The Lazy No Dig Garden
Okay, perhaps ‘lazy’ isn’t appropriate, but certainly ‘no dig’ is a lot easier than ‘dig till you drop’!
This article is to do with a more sustainable way of gardening and it’s to help you understand a little more about how to protect your soil – a very precious resource – making hard digging a thing of the past.
This concept falls under the term ‘permaculture’. This terms refers to working with nature and using sustainable garden practices. The ‘no dig’ garden focuses on what to do with your soil to ensure that weed growth is minimized naturally and nutrients are kept at optimum levels.

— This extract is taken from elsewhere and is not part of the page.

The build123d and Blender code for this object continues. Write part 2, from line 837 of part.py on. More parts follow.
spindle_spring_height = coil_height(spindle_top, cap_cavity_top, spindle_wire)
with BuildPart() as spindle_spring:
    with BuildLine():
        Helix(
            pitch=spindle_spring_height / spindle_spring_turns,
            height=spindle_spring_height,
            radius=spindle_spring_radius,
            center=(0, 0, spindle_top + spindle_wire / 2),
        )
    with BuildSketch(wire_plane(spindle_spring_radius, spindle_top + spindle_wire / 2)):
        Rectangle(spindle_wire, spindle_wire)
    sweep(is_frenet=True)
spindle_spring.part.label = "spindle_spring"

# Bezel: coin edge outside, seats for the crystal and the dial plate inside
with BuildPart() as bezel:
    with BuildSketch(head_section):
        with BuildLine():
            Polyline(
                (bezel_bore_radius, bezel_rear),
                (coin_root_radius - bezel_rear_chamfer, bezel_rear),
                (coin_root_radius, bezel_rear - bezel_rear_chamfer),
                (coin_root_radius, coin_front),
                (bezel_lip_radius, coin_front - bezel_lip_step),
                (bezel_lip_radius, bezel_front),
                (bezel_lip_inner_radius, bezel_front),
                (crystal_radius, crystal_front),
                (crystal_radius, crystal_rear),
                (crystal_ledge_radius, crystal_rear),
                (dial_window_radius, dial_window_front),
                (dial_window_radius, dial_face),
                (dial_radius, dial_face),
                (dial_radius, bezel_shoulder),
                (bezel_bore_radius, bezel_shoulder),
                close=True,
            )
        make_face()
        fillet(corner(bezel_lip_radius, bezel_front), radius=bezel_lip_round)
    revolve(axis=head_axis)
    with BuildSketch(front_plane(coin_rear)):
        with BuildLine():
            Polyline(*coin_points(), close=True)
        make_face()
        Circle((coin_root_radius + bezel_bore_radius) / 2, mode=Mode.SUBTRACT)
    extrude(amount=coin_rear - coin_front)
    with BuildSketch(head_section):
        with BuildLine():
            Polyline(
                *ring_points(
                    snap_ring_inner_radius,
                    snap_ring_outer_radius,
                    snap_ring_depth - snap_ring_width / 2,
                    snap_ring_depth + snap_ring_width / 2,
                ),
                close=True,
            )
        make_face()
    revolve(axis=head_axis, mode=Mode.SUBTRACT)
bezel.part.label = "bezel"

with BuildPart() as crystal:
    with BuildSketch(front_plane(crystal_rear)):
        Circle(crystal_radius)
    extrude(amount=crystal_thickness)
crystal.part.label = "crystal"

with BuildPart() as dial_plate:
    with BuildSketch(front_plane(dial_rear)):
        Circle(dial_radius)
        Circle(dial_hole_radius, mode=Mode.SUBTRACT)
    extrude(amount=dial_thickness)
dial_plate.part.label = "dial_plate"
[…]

First of all, the important thing to remember is that bare soil is vulnerable soil. It gets dried hard by the sun, washed away by the rain, blown away by the wind and nutrient deprived by weeds. The best way to avoid these issues is to keep the soil covered as much as possible.
What coverings are best for soil?
Plants. Mulch. Compost. Manure. All great plant coverings that help sustain the soil and protect it from the elements. Soil without nutrients is just dirt and it has a hard time supporting growth. Soil with nutrients is a garden petrie dish just waiting to sprout forth. Soil does best when it is not dug. Digging encourages the breakdown of the soil and it invites weeds to take root. When the soil is adequately mulched, weeds are discouraged. Unfortunately, you will still get weeds appearing and it’s best to pull them out while they are still small and before they’ve spread.
Instead of trying to condition the soil by digging, cover it with a layer of well rotted compost or mature mulch. A layer of between 1 and 2 inches is best. If you add sea soil to your garden, sea soil is so rich in nutrients and humus that mulch is not necessary. Adding mulch, compost, manure or sea soil improves water retention without making the soil water logged.
Take care of the soil both right after planting and when you remove plants.
For instance, if you are planting vegetables, add the mulch as soon as the vegetables are planted. When you harvest the vegetables, mulch again. Don’t leave the soil bare.
You might have noticed that earlier we mentioned ‘mature mulch’. This is important. Fresh organic matter provides a habitat that attracts pests into your garden. Slugs, snails and rodents like it. Once the organic matter is mature, it has broken down considerably and doesn’t offer them shelter.
You can create your own mulch by mixing compost, manure, leaf mold, grass clippings and even rotten hay. Let it mature for several months to a year before using to enhance your soil. When it’s mature, you don’t need to dig it into the soil. All you have to do is spread it over the top.
Make sure all your bare soil is always covered. Even if there are only small patches of bare soil, put mulch over them. If left alone, these patches will grow. Be sure to mulch before the Winter as this season is particularly hard on bare soil.
A properly mulched garden is an easy garden to plant. No hard digging is necessary as the soil composition is loose and easy to work with.